Objective ▸ Using the data below, repeat all of it precisely.

## START

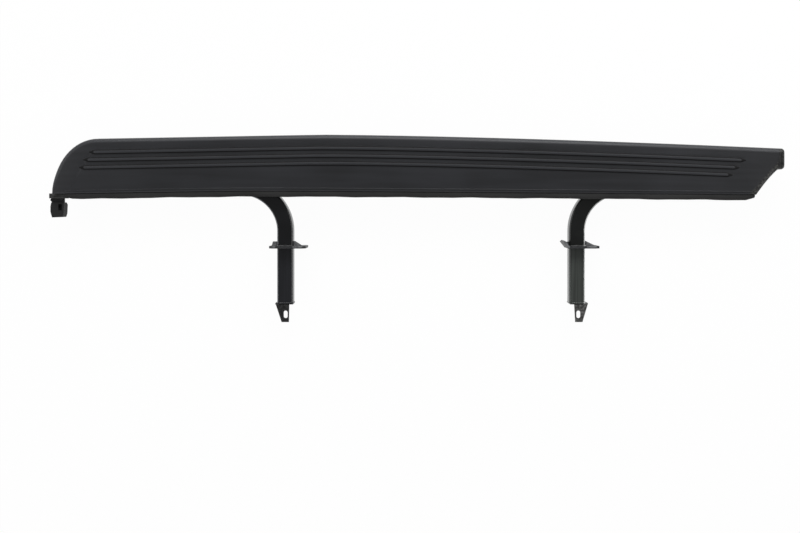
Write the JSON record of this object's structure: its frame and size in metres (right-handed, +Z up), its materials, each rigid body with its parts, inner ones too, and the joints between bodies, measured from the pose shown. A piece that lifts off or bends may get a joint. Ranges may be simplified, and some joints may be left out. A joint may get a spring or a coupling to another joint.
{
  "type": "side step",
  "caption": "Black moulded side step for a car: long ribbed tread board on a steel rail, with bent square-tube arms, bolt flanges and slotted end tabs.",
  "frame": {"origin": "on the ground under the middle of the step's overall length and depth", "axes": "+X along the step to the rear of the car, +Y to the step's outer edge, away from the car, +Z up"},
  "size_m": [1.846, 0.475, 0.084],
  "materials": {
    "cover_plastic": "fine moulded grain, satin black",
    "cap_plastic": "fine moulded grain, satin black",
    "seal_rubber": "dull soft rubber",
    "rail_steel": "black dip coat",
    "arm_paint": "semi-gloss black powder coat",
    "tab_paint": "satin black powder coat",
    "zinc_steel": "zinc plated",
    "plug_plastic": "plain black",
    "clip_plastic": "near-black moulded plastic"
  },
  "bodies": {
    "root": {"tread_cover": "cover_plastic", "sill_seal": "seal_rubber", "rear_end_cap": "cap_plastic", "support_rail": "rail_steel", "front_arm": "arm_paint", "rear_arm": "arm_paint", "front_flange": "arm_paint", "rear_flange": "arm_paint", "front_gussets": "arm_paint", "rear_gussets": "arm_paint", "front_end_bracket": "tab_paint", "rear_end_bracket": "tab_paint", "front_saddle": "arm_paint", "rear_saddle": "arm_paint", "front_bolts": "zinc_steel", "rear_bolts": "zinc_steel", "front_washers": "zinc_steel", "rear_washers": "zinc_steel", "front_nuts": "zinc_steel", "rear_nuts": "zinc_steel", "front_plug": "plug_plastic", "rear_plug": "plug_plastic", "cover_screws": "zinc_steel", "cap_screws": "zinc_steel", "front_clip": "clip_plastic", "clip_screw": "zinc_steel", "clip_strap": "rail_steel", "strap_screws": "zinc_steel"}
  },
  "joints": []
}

## END

Written solution ▸
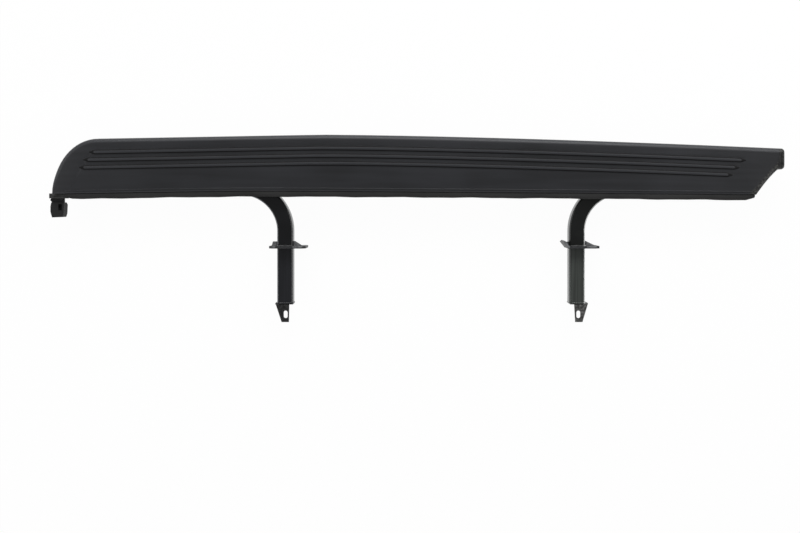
Write the JSON record of this object's structure: its frame and size in metres (right-handed, +Z up), its materials, each rigid body with its parts, inner ones too, and the joints between bodies, measured from the pose shown. A piece that lifts off or bends may get a joint. Ranges may be simplified, and some joints may be left out. A joint may get a spring or a coupling to another joint.
{
  "type": "side step",
  "caption": "Black moulded side step for a car: long ribbed tread board on a steel rail, with bent square-tube arms, bolt flanges and slotted end tabs.",
  "frame": {"origin": "on the ground under the middle of the step's overall length and depth", "axes": "+X along the step to the rear of the car, +Y to the step's outer edge, away from the car, +Z up"},
  "size_m": [1.846, 0.475, 0.084],
  "materials": {
    "cover_plastic": "fine moulded grain, satin black",
    "cap_plastic": "fine moulded grain, satin black",
    "seal_rubber": "dull soft rubber",
    "rail_steel": "black dip coat",
    "arm_paint": "semi-gloss black powder coat",
    "tab_paint": "satin black powder coat",
    "zinc_steel": "zinc plated",
    "plug_plastic": "plain black",
    "clip_plastic": "near-black moulded plastic"
  },
  "bodies": {
    "root": {"tread_cover": "cover_plastic", "sill_seal": "seal_rubber", "rear_end_cap": "cap_plastic", "support_rail": "rail_steel", "front_arm": "arm_paint", "rear_arm": "arm_paint", "front_flange": "arm_paint", "rear_flange": "arm_paint", "front_gussets": "arm_paint", "rear_gussets": "arm_paint", "front_end_bracket": "tab_paint", "rear_end_bracket": "tab_paint", "front_saddle": "arm_paint", "rear_saddle": "arm_paint", "front_bolts": "zinc_steel", "rear_bolts": "zinc_steel", "front_washers": "zinc_steel", "rear_washers": "zinc_steel", "front_nuts": "zinc_steel", "rear_nuts": "zinc_steel", "front_plug": "plug_plastic", "rear_plug": "plug_plastic", "cover_screws": "zinc_steel", "cap_screws": "zinc_steel", "front_clip": "clip_plastic", "clip_screw": "zinc_steel", "clip_strap": "rail_steel", "strap_screws": "zinc_steel"}
  },
  "joints": []
}